Blogging has taken the back seat lately. It's unfortunate for it because the back seat usually makes me car sick. I guess in a way my blog has expressed nausea. We have pulled the car over and it is sick.
Life is really busy! Sadly too busy that I can't even sit and jot down a few thoughts. We are closing our store which is a tonne of work. It's summer and I am trying to enjoy the sunshine and happiness that comes with it. We are opening our satellite store at a local camp the end of this week. Somewhere I have a child that is probably sporting some kind of jingly, dangle necklace and a head band to accent his diaper. My husband had a heart attack and I need to take care of him to ensure that I am doing all I can to give him a happy, stress free life. That takes a lot out of a person. Not the husband thing, just the busy-ness of life in general.

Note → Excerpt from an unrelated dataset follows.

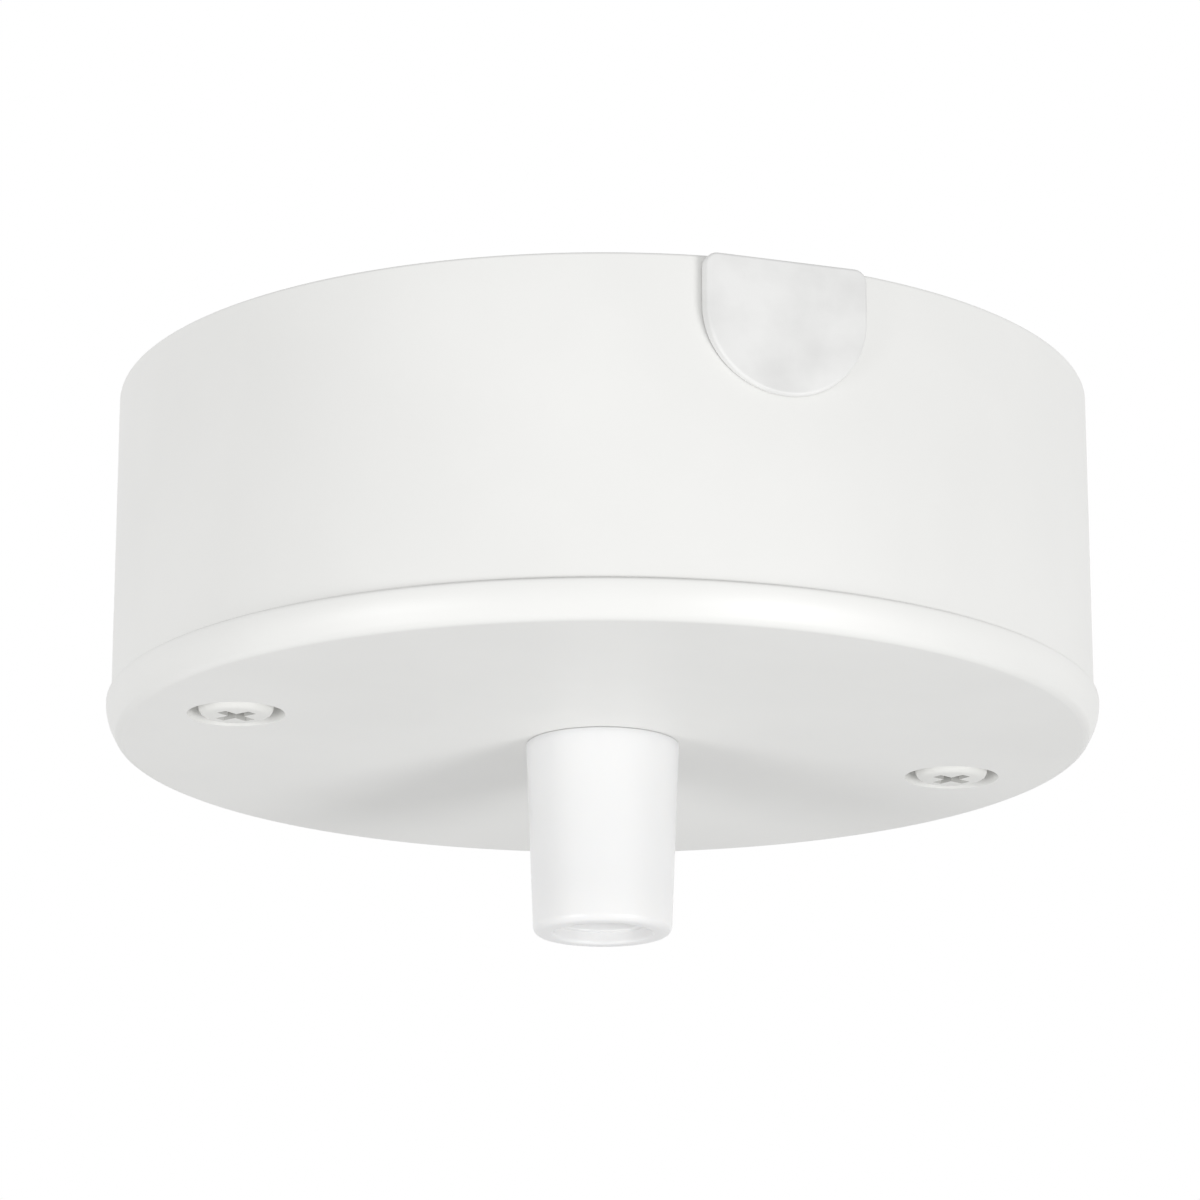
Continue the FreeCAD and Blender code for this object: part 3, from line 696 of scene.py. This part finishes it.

My body is craving sleep. Usually I am a 9pm to bed, 6:30am to rise type girl. I take pride in that. It's the farm girl in me. Trust me that is as far as the farm runs in me. Ask the hungry chickens, they will tell you. Now I am scrubbing drool off the couch because I nap during the day (this is new for me) and I am in bed whenever and up whenever. I need routine when it comes to my sleep.
Secretly, this post is an apology. That sounds proud, but I am apologizing to myself, as well as the neglected blog. Sorry I didn't give you Gravol. I need to take time for me and you. That is a huge confession. Even though I am built like an ox, it doesn't mean I have the stamina. I need to take a break. I need to de-stress and indulge in the things I enjoy. For me writing is a huge release for my mind and my soul.
I am sorry I abandoned you in a time when I should have embraced you. In the moments when I really needed you I turned my back. I caused you pain, I made you appear weak and you are only a reflection of who I am. It's not your fault. Get out of the back seat, put the baggie down and lets cruise together, front seat style. I hope I don't break your heart or my promise again.